→ GIVEN RECORDS
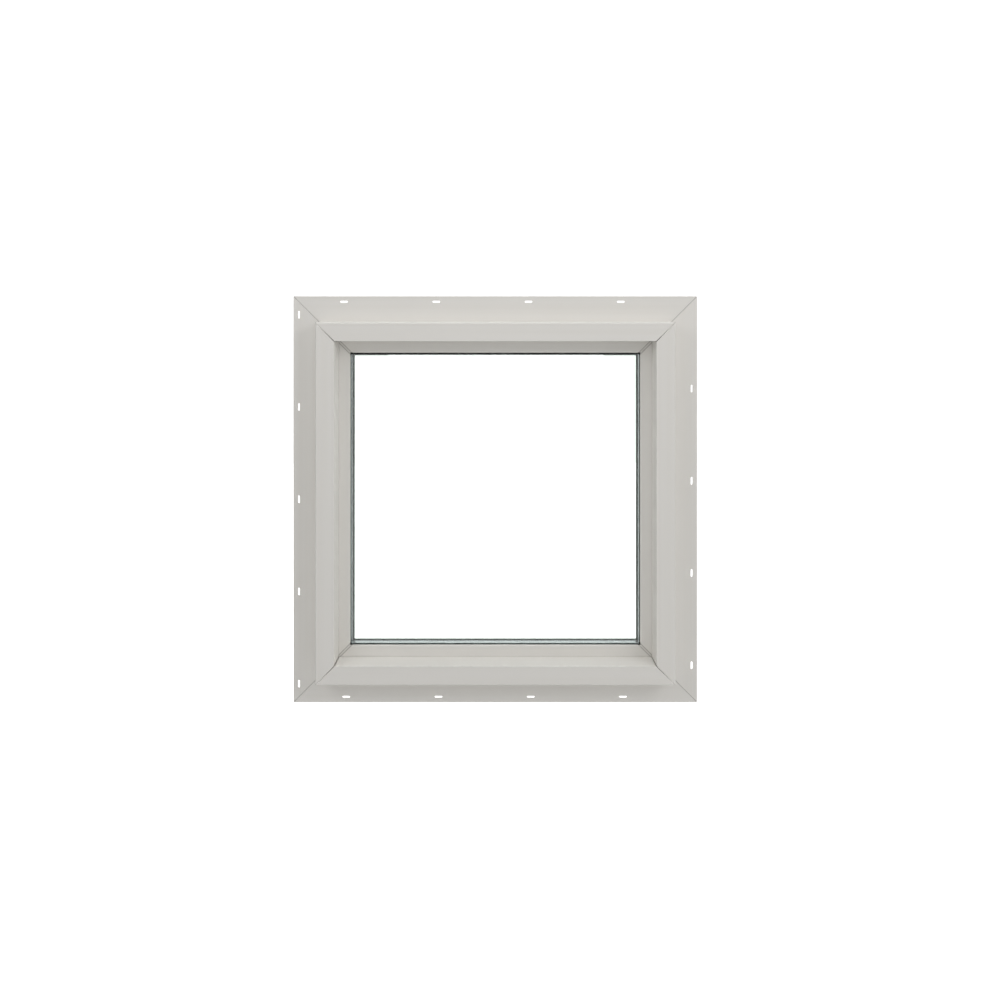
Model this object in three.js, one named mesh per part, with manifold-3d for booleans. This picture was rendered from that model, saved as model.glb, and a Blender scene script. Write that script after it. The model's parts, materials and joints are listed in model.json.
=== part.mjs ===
// Inward-opening casement window: a white vinyl nail-fin frame, a vinyl sash with a sealed double-glazing
// unit, two side hinges and a lever handle that drives a two-point lock.
// Millimetres. +X is right as seen from outside, +Y goes into the room, +Z is up. The origin is the middle
// of the sill fin's nailing line, on the fin's back face, which lies on the wall's sheathing at y = 0.
//
// An inset is a distance inward from the frame's outer wall. Every frame, sash and bead section is drawn in
// insets and depths (y), so the same 45 degree mitres close them all.
import * as THREE from "three";
import { mergeVertices } from "three/addons/utils/BufferGeometryUtils.js";
import Module from "manifold-3d";

// ---- Driving dimensions ----

// Frame
const frameWidth = 596;
const frameHeight = 600;
const finWidth = 43.3;
const finThickness = 1.8;
const frontDepth = 35; // front face ahead of the fin's back face
const roomDepth = 47.6; // room-side face behind the fin's back face
const vinylWall = 2.2;
const frontEdgeInset = 2; // small bevel on the front face's outer edge
const frontFaceWidth = 31.3;
const revealDraft = 1.5; // how far the reveal closes in on its way back
const rebateInset = 9.2; // wall behind the sash's edge
const stopDepth = 1; // where the front tube ends and the sash begins

// Nailing slots
const slotLength = 13;
const slotWidth = 3.2;
const slotEdge = 9.3; // from the slots' centre line to the fin's edge
const slotPitch = 156;
const slotEndMargin = 14;
const slotOffset = { sill: 59.9, head: -56.2, left: 0, right: 31.2 };

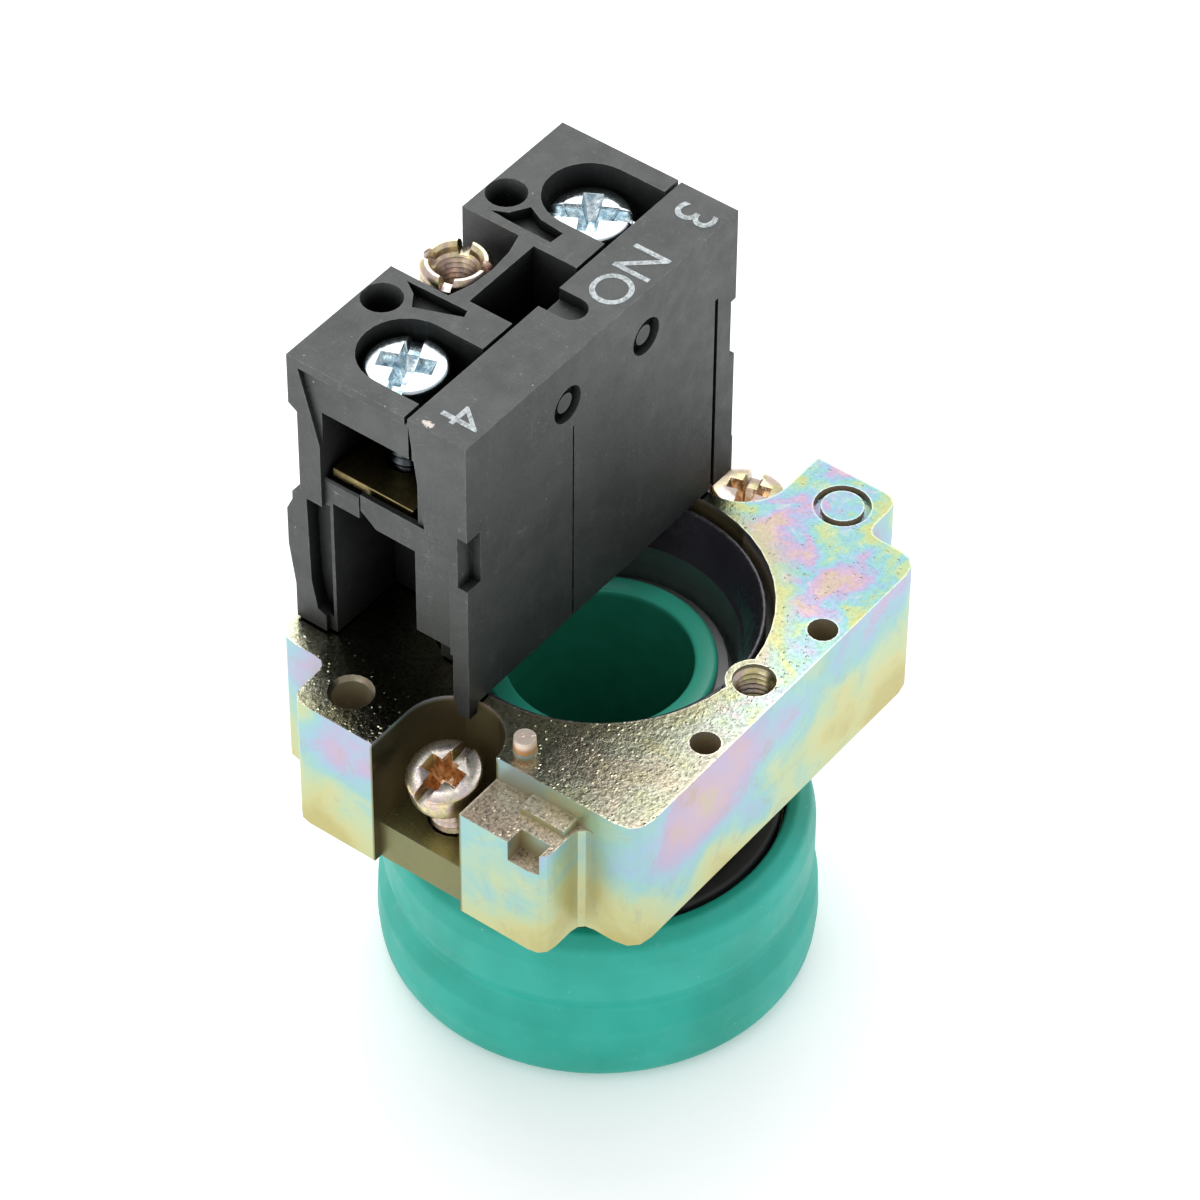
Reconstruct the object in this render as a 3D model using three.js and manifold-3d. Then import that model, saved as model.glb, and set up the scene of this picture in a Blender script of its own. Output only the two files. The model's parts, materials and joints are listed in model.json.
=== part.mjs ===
// Booted panel push button with a metal fixing collar and one normally open contact block.
// Millimetres. Origin: centre of the boot's front face, on the button's axis. +Z runs from the
// front face back to the contact block, +X along the collar's long side, where terminal 3 is.
import * as THREE from "three";
import Module from "manifold-3d";

const wasm = await Module();
wasm.setup();

// ---- driving dimensions ------------------------------------------------------------------
const CLEAR = 0.3; // gap left between two pieces that touch on the real part
const ROUND = 40; // segments round a full circle

const boot = { frontRadius: 15.5, skirtRadius: 15.1, wall: 1.6, back: 13.7, lipRadius: 13 };
const tube = { outer: 8, inner: 6.4, rim: 26.3, discRadius: 12, discFront: 1.9, discBack: 3.6 };
const barrel = { outer: 11.1, inner: 9.9, flange: 13.2, front: 8.5, flangeBack: 12, rim: 31.2 };
const guide = { inner: 8.3, front: 20, back: 24.6 };
const gasket = { inner: 11.4, outer: 12.7, front: 12.3, back: 13.8 };

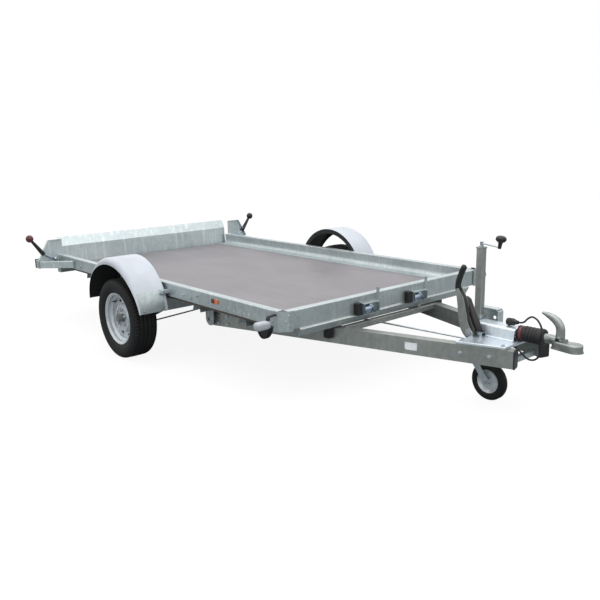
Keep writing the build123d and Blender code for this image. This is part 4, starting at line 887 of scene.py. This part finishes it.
def makeTray(settings):
    # trapezium pushed upwards; its bolts keep one distance from the slanting edges
    back, front, top = (settings[key] for key in ("back", "front", "top"))
    backHalf, frontHalf = settings["backHalf"], settings["frontHalf"]
    outline = [(back, -backHalf), (front, -frontHalf), (front, frontHalf), (back, backHalf)]
    plate = prism(2, outline, settings["under"], top)
    addPiece("headTrayPlate", [plate], brightTray, "drawbar", ["head_tray"], bevel=0.003)
    heads = [
        [x, side * (backHalf - settings["slant"] * (x - back) - settings["boltInset"]), top]
        for x in settings["boltRows"] for side in (-1, 1)
    ]
    addFixings("trayBolts", hexBolt(0.015, 0.008, 0.0115), heads, (0, 0, 1), "drawbar")


brakeLeverSettings = {
    "side": -0.118,
    "path": [
        (2.230, 0.3985), (2.200, 0.422), (2.179, 0.455), (2.168, 0.511), (2.153, 0.596), (2.139, 0.622),
        (2.127, 0.652),
    ],
    "wide": [0.050, 0.060, 0.058, 0.056, 0.046, 0.034, 0.024], "depth": 0.036, "wall": 0.09,
    "pivot": (2.214, 0.423), "pivotOut": 0.029,
    "pivotProfile": [(0.017, 0), (0.017, 0.004), (0.010, 0.005), (0.010, 0.010), (0.008, 0.011)],
    "ear": [(2.192, 0.397), (2.246, 0.397), (2.238, 0.424), (2.216, 0.446), (2.198, 0.438)],
    "earInner": 0.019, "earOuter": 0.024,
    "grip": [(2.1255, 0.634), (2.1215, 0.672), (2.130, 0.705), (2.142, 0.738), (2.157, 0.772), (2.165, 0.7835)],
    "gripRadius": 0.0165, "gripSteps": 30, "gripFlat": 0.94,
    "strutTop": (2.158, -0.084, 0.606), "strutFoot": (2.246, -0.084, 0.420), "strutRadius": 0.0215,
    "shoeBack": 2.236, "shoeFront": 2.276, "shoeUnder": 0.397, "shoeTop": 0.428,
    "shoeCheeks": ((-0.108, -0.103), (-0.069, -0.064)),
    "shoePin": (2.254, -0.112, 0.414), "shoePinRadius": 0.006, "shoePinLength": 0.052,
}


def makeBrakeLever(settings):
    # channel carried up the lever, open to the front; grip radius swells from both ends
    side, wall = settings["side"], settings["wall"]
    channel = [
        (-0.5, -0.5), (0.5, -0.5), (0.5, wall - 0.5), (wall - 0.5, wall - 0.5),
        (wall - 0.5, 0.5 - wall), (0.5, 0.5 - wall), (0.5, 0.5), (-0.5, 0.5),
    ]
    path = smoothProfile([(x, side, z) for x, z in settings["path"]], 26)
    wide = np.interp(path[:, 2], [z for _, z in settings["path"]], settings["wide"])
    lever = carried(channel, path, (0, 1, 0), wide, settings["depth"])
    addPiece(
        "handbrakeChannel", [lever], galvanisedBeam, "drawbar", ["handbrake_lever"], bevel=0.0015,
    )

    pivotX, pivotZ = settings["pivot"]
    pivot = turnedAt(settings["pivotProfile"], (pivotX, side - settings["pivotOut"], pivotZ), (0, 1, 0))
    inner, outer = settings["earInner"], settings["earOuter"]
    ears = [prism(1, settings["ear"], side + hand * inner, side + hand * outer) for hand in (-1, 1)]
    addPiece("handbrakePivot", [pivot, *ears], brightZinc, "drawbar")

    steps = settings["gripSteps"]
    gripPath = smoothProfile([(x, side, z) for x, z in settings["grip"]], steps)
    share = np.linspace(-1, 1, steps)
    roundedEnds = np.clip(1 - np.abs(share) ** 14, 0.06, 1) ** 0.4
    swell = settings["gripRadius"] * roundedEnds * (1 + 0.02 * np.sin(share * 16))
    grip = carried(roundSection(1.0, 22), gripPath, (0, 1, 0), swell, swell * settings["gripFlat"])
    addPiece("handbrakeGrip", [grip], blackPlastic, "drawbar", ["handbrake_grip"], smooth=True)

    top, foot = np.array(settings["strutTop"]), np.array(settings["strutFoot"])
    length, radius = float(np.linalg.norm(top - foot)), settings["strutRadius"]
    profile = [
        (0.006, 0), (0.009, 0.001), (radius * 0.96, 0.006), (radius, 0.011), (radius, length * 0.56),
        (radius * 0.9, length * 0.575), (radius * 0.88, length - 0.02), (0.010, length - 0.006),
        (0.007, length),
    ]
    body = turnedAt(profile, foot, top - foot)
    addPiece("brakeStrut", [body], blackPlastic, "drawbar", ["gas_strut"], smooth=True)
    back, front, under, shoeTop = (settings[key] for key in ("shoeBack", "shoeFront", "shoeUnder", "shoeTop"))
    shoe = [block((back, near, under), (front, far, shoeTop)) for near, far in settings["shoeCheeks"]]
    pinProfile = [(settings["shoePinRadius"], 0), (settings["shoePinRadius"], settings["shoePinLength"])]
    shoe.append(turnedAt(pinProfile, settings["shoePin"], (0, 1, 0), 14))
    addPiece("strutShoe", shoe, brightZinc, "drawbar")


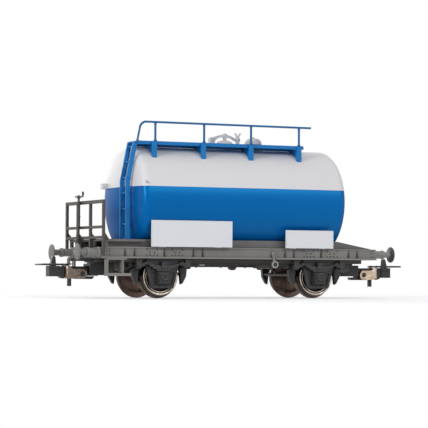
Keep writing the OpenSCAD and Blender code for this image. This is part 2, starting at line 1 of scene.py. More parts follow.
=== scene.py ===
"""Looks of a 1:87 two-axle railway tank wagon: finishes, fine mouldings, light and camera.

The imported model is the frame: +X runs along the wagon away from the platform end, -Y is the
walkway side, called near, and the wheel flanges stand on z = 0. Shapes are drawn in millimetres
and turned into metres when a piece is made.
"""

import json
import math

import bmesh
import bpy
from mathutils import Matrix, Vector


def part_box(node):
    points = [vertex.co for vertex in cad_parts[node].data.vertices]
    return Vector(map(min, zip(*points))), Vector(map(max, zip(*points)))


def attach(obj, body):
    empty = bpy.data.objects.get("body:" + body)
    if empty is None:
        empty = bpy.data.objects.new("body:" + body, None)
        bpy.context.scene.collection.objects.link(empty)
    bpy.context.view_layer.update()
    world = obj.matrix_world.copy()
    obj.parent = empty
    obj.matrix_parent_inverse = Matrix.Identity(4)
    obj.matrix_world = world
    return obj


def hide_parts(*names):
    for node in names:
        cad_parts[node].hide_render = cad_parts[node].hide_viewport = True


MM = 0.001
NEAR, FAR = -1, 1
LEFT, RIGHT = -1, 1
SIDES = ((NEAR, "near"), (FAR, "far"))
ENDS = ((LEFT, "left"), (RIGHT, "right"))
X, Y, Z = Vector((1, 0, 0)), Vector((0, 1, 0)), Vector((0, 0, 1))

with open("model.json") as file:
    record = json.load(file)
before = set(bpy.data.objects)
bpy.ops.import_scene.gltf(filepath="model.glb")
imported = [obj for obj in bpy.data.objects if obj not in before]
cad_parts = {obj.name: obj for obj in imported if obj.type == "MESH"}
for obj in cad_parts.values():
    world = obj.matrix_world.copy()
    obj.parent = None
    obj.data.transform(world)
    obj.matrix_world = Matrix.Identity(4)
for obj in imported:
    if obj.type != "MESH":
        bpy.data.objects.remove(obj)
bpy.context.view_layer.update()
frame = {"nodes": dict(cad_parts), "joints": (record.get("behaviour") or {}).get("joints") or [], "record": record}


def span(node):
    """The lowest and highest corner of a CAD node, in millimetres."""
    low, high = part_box(node)
    return low / MM, high / MM


def joint_place(name):
    """Where a joint's axis passes, in millimetres."""
    place = next(j["pos_m"] for j in frame["joints"] if j["name"] == name)
    return Vector(place) / MM


# ---------------------------------------------------------------- places taken from the frame

tank_low, tank_high = span("tank")
TANK_R = (tank_high.y - tank_low.y) / 2
TANK_Z = (tank_high.z + tank_low.z) / 2
TANK_END = tank_high.x

AXLE_X, _, AXLE_Z = joint_place("right_wheels_roll")
LOOP_PIN_X, _, LOOP_PIN_Z = joint_place("right_loop_lift")

# The solebar's and the headstock's flat faces, behind their ribs and base rings
SOLE_FACE = span("solebar_far")[1].y - 0.4
HEADSTOCK_FACE = span("headstock_right")[1].x - 0.35


# ---------------------------------------------------------------- places that several pieces share

DISH_DEPTH = 4.1                # of the tank's ends
KNUCKLE_R = 2.3                 # where a dished end turns into the barrel
STRIPE_Z = TANK_Z + 3.45        # blue below, white above
BRACKET_X = [-27.0, -11.6, 3.65, 19.35]
BRACKET_FACE = -9.42            # the inner side of the walkway brackets' outer flange
WALKWAY_UNDERSIDE = 43.72
RAIL_POST_X = [-26.7, -11.4, 3.65, 19.35]
RAILING_POST_Y = [-4.3, 5.3]    # the two middle posts
RAILING_INNER_X = -43.8
BRAKE_COLUMN = Vector((-45.05, 2.6, 0))
BUFFER_BASE = Vector((43.85, 10.05, 13.0))
SIGN_BASE_Z = 14.6
WHEEL_BACK_Y = 7.2
BOLT_BEDDING = 0.03             # how deep rivets and bolts start below a surface


# ---------------------------------------------------------------- materials

def srgb(r, g, b):
    """A colour written as 0 to 255 screen values, as the linear RGBA that Blender wants."""
    def linear(v):
        v /= 255
        return v / 12.92 if v <= 0.04045 else ((v + 0.055) / 1.055) ** 2.4
    return (linear(r), linear(g), linear(b), 1.0)


def scaled(colour, factor):
    """A colour made darker or lighter."""
    return tuple(min(1.0, c * factor) for c in colour[:3]) + (1.0,)


def new_material(name):
    """A material with its nodes, its links and its main shader."""
    material = bpy.data.materials.new(name)
    material.use_nodes = True
    nodes = material.node_tree.nodes
    return material, nodes, material.node_tree.links, nodes["Principled BSDF"]


def noise(nodes, links, coordinates, scale, detail=3.0, roughness=0.6):
    """Noise with a scale counted per metre."""
    node = nodes.new("ShaderNodeTexNoise")
    node.inputs["Scale"].default_value = scale
    node.inputs["Detail"].default_value = detail
    node.inputs["Roughness"].default_value = roughness
    links.new(coordinates, node.inputs["Vector"])
    return node


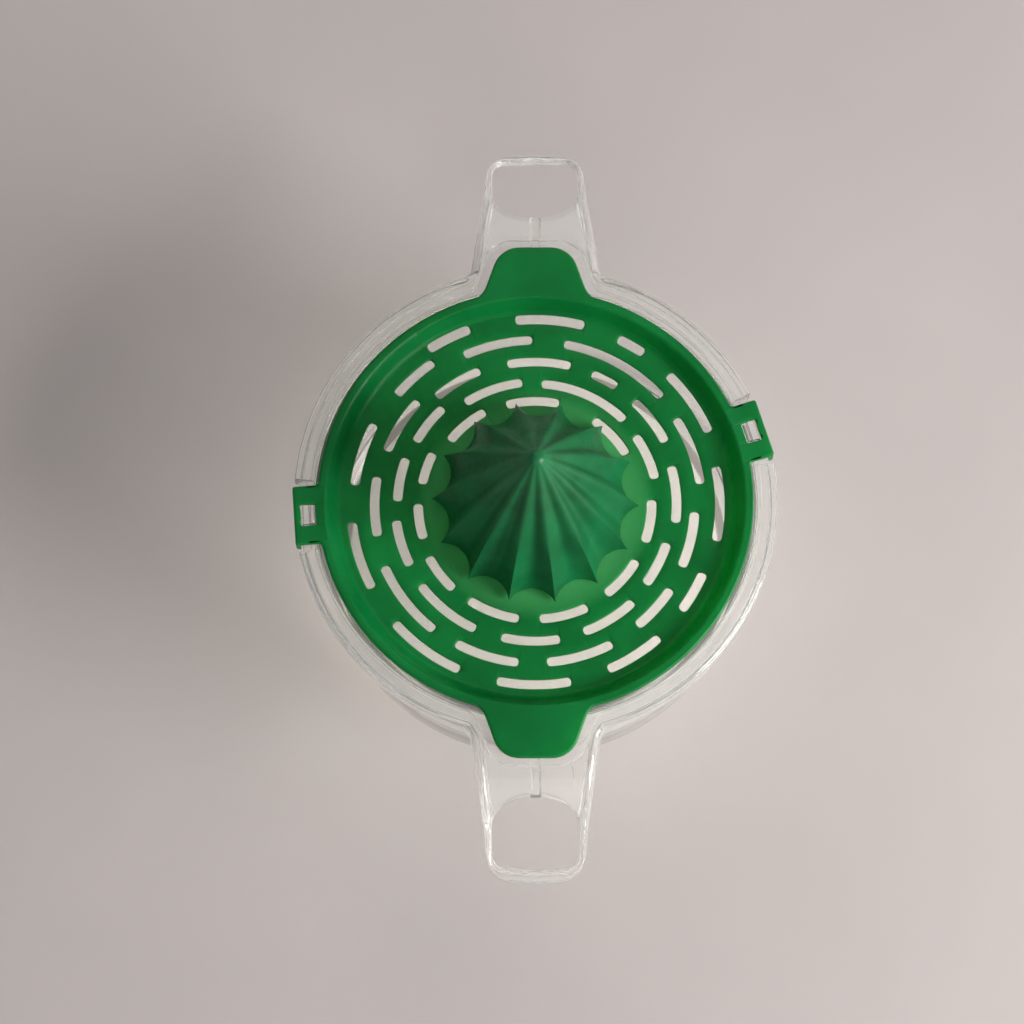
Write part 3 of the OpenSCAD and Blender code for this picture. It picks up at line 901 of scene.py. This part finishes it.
for make, body, slot, look in [
    (jug, "jug", "clear_plastic", clear_plastic),
    (strainer, "strainer", "green_plastic", green_plastic),
    (reamer, "reamer", "dark_green_plastic", dark_green_plastic),
]:
    piece = make()
    piece.data.materials.append(look())
    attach(piece, body)
    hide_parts(body)

# ---- Floor, light and camera -------------------------------------------------------------

FLOOR_HALF = 3
floor_mesh = bpy.data.meshes.new("floor")
floor_mesh.from_pydata([(x * FLOOR_HALF, y * FLOOR_HALF, 0) for x, y in [(-1, -1), (1, -1), (1, 1), (-1, 1)]],
                       [], [(0, 1, 2, 3)])
floor = bpy.data.objects.new("floor", floor_mesh)
floor_mesh.materials.append(floor_finish())
bpy.context.scene.collection.objects.link(floor)


def soft_light(name, place, target, size, power, colour):
    """A square area light that faces a point."""
    light = bpy.data.lights.new(name, "AREA")
    light.size, light.energy, light.color = size, power, colour
    lamp = bpy.data.objects.new(name, light)
    lamp.location = place
    lamp.rotation_euler = (Vector(target) - Vector(place)).to_track_quat("-Z", "Y").to_euler()
    bpy.context.scene.collection.objects.link(lamp)
    return lamp


soft_light("window_light", (1.05, -0.42, 0.62), (0.0, 0, 0.02), 0.6, 20, (1.0, 0.97, 0.95))
soft_light("room_light", (0.1, 1.15, 0.95), (0, 0.1, 0), 1.2, 3.5, (1.0, 0.985, 0.98))
soft_light("front_light", (0.1, -1.2, 0.95), (0, -0.1, 0), 1.2, 3.5, (1.0, 0.985, 0.98))

world = bpy.data.worlds.new("room")
world.use_nodes = True
world.node_tree.nodes["Background"].inputs[0].default_value = (0.93, 0.9, 0.89, 1)
world.node_tree.nodes["Background"].inputs[1].default_value = 0.24
bpy.context.scene.world = world
bpy.context.scene.view_settings.view_transform = "Standard"

AIM = Vector((-0.0069, -0.0039, 0.072))
TILT = np.radians(13.5)
DISTANCE = 1.5
lens = bpy.data.cameras.new("camera")
lens.lens = 180
lens.sensor_width = 36
lens.clip_start, lens.clip_end = 0.1, 20
camera = bpy.data.objects.new("camera", lens)
camera.location = AIM + DISTANCE * Vector((0, -np.sin(TILT), np.cos(TILT)))
camera.rotation_euler = (TILT, 0, 0)
bpy.context.scene.collection.objects.link(camera)
bpy.context.scene.camera = camera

→ PROMPT
Retype, exactly and in full, the lines above from the one containing "Write part 3" through the one containing "# ---- Floor, light".

→ COMPLETED EXERCISE
Write part 3 of the OpenSCAD and Blender code for this picture. It picks up at line 901 of scene.py. This part finishes it.
for make, body, slot, look in [
    (jug, "jug", "clear_plastic", clear_plastic),
    (strainer, "strainer", "green_plastic", green_plastic),
    (reamer, "reamer", "dark_green_plastic", dark_green_plastic),
]:
    piece = make()
    piece.data.materials.append(look())
    attach(piece, body)
    hide_parts(body)

# ---- Floor, light and camera -------------------------------------------------------------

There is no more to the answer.